DATA SEGMENT:
-------------------------

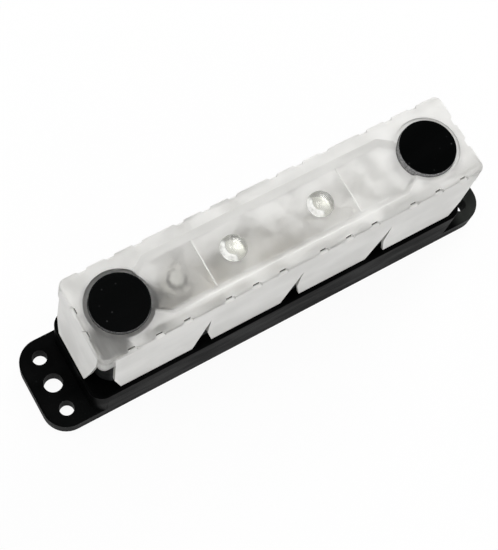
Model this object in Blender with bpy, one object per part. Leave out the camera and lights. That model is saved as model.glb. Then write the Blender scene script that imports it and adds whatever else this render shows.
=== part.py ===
"""Covered four-stud bus bar: black moulded base, tinned bar, studs and a frosted snap-over cover.

Metres, +Z up.  X runs along the bar, the front is -Y and the origin is the middle of the underside.
"""
import math

import bmesh
import bpy
from mathutils import Vector

MM = 0.001

# Clearances
GAP = 0.3 * MM            # air left between two pieces that touch on the real object
TURN_FIT = 0.06 * MM      # radial play of a nut on its stud
SEAT_FIT = 0.2 * MM       # radial play of a washer, the bar or the base round a stud
CUT = 1.0 * MM            # how far a cutter reaches past the face it opens
OVERLAP = 1.0 * MM        # how far two joined blocks reach into each other
WELD = 0.002 * MM         # points nearer than this are one

# Flat faces of a full turn, and how far in a broken edge's middle line lies
ARC_MIDDLE = 0.3
ROUND_STEPS = 42
CORE_STEPS = 32
WASHER_STEPS = 28
SMALL_STEPS = 24

# Studs, bar and hardware
STUD_INNER_X = 16.2 * MM
STUD_STEP = 20.4 * MM
STUD_RADIUS = 3.0 * MM
STUD_PROUD = 2.2 * MM     # stud above its nut
STUD_TIP = 0.6 * MM
HEAD_FLATS = 10.0 * MM
HEAD_HEIGHT = 4.0 * MM
HEAD_PLAY = 0.3 * MM
BAR_END = 7.9 * MM        # bar past its last stud
BAR_HALF_Y = 9.5 * MM
BAR_THICK = 3.0 * MM
BAR_RADIUS = 2.0 * MM
BAR_EDGE = 0.35 * MM
WASHER_RADIUS = 6.25 * MM
WASHER_THICK = 1.6 * MM
SPRING_RADIUS = 5.6 * MM
SPRING_THICK = 1.6 * MM
SPRING_SPLIT = 0.9 * MM
SPLIT_SLOPE = 0.6         # sideways for each unit up
NUT_FLATS = 10.0 * MM
NUT_HEIGHT = 5.0 * MM
NUT_CHAMFER = 0.55 * MM
NUT_CORNER_SLOPE = 0.6    # height of a corner's chamfer for each unit across
NUT_CORNER_PLAY = 0.1 * MM
NUT_FLAT_PLAY = 0.02 * MM

# Round end posts of the base
POST_RADIUS = 10.9 * MM
POST_BAR_AIR = 1.6 * MM   # between the bar's end and a post
POST_PROUD = 1.4 * MM     # post above the cover's top
POST_SHOULDER = 1.15 * MM # step between a post and its cap
POST_EDGE = 0.4 * MM
POST_WALL = 2.6 * MM
POST_END_FACE = 1.1 * MM  # plinth past the post

# Base: flange, platform and plinth
FLANGE_HEIGHT = 7.6 * MM
FLANGE_RADIUS = 8.7 * MM
PLATFORM_TOP = 23.8 * MM
PLATFORM_RADIUS = 5.0 * MM
LEDGE_X = 4.6 * MM        # ledge round the plinth, at its ends and sides
LEDGE_Y = 3.8 * MM
PLINTH_HEIGHT = 20.2 * MM
PLINTH_HALF_Y = 12.9 * MM
PLINTH_RADIUS = 6.5 * MM
BASE_EDGE = 0.7 * MM
CORE_RADIUS_LESS = 2.0 * MM
BASE_WALL = 3.0 * MM
STUD_ROOF = 8.3 * MM      # thickness of the plinth's roof, where the stud heads sit

# Mounting holes of each flange
HOLE_INSET = 7.3 * MM     # from the platform's end
HOLE_MARGIN = 7.8 * MM    # to the flange's end
HOLE_PITCH = 10.0 * MM
SIDE_HOLE_RADIUS = 2.6 * MM
MID_HOLE_RADIUS = 3.35 * MM

# Cover shell
COVER_WALL = 1.2 * MM
COVER_SIDE_AIR = 1.05 * MM # between a wall and the plinth, at the sides and ends
COVER_END_AIR = 0.8 * MM
COVER_END_LEAN = 2.1 * MM
COVER_SIDE_LEAN = 0.15 * MM
COVER_RADIUS = 2.7 * MM
COVER_EDGE = 0.7 * MM
STUD_HEADROOM = 1.0 * MM  # between a stud's tip and the recess

# Cover collars over the posts
COLLAR_LIFT = 3.0 * MM    # collar's foot above the plinth
COLLAR_WALL = 1.1 * MM

# Cover recess
RECESS_DEPTH = 2.2 * MM
RECESS_HALF_Y = 8.6 * MM  # at its floor
RECESS_END_AIR = 1.0 * MM # between the bend and the bar's end below it
RECESS_NECK_LENGTH = 6.7 * MM
RECESS_NECK_Y = 4.2 * MM
RECESS_SIDE_SLOPE = 0.98  # sideways for each unit up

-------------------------

The lines from the top of the data above down to the line containing "SMALL_STEPS = 24" are to be copied exactly; no other line should appear.

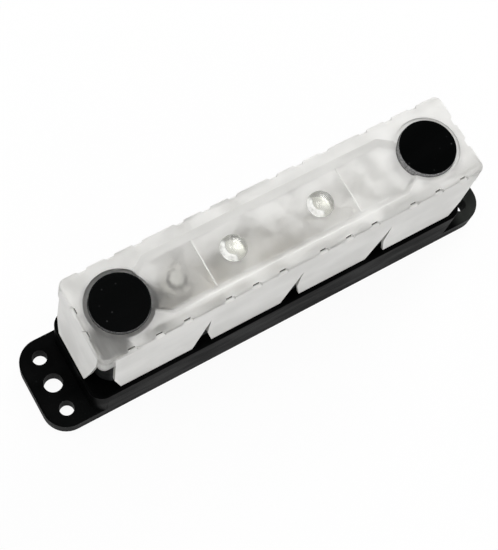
Model this object in Blender with bpy, one object per part. Leave out the camera and lights. That model is saved as model.glb. Then write the Blender scene script that imports it and adds whatever else this render shows.
=== part.py ===
"""Covered four-stud bus bar: black moulded base, tinned bar, studs and a frosted snap-over cover.

Metres, +Z up.  X runs along the bar, the front is -Y and the origin is the middle of the underside.
"""
import math

import bmesh
import bpy
from mathutils import Vector

MM = 0.001

# Clearances
GAP = 0.3 * MM            # air left between two pieces that touch on the real object
TURN_FIT = 0.06 * MM      # radial play of a nut on its stud
SEAT_FIT = 0.2 * MM       # radial play of a washer, the bar or the base round a stud
CUT = 1.0 * MM            # how far a cutter reaches past the face it opens
OVERLAP = 1.0 * MM        # how far two joined blocks reach into each other
WELD = 0.002 * MM         # points nearer than this are one

# Flat faces of a full turn, and how far in a broken edge's middle line lies
ARC_MIDDLE = 0.3
ROUND_STEPS = 42
CORE_STEPS = 32
WASHER_STEPS = 28
SMALL_STEPS = 24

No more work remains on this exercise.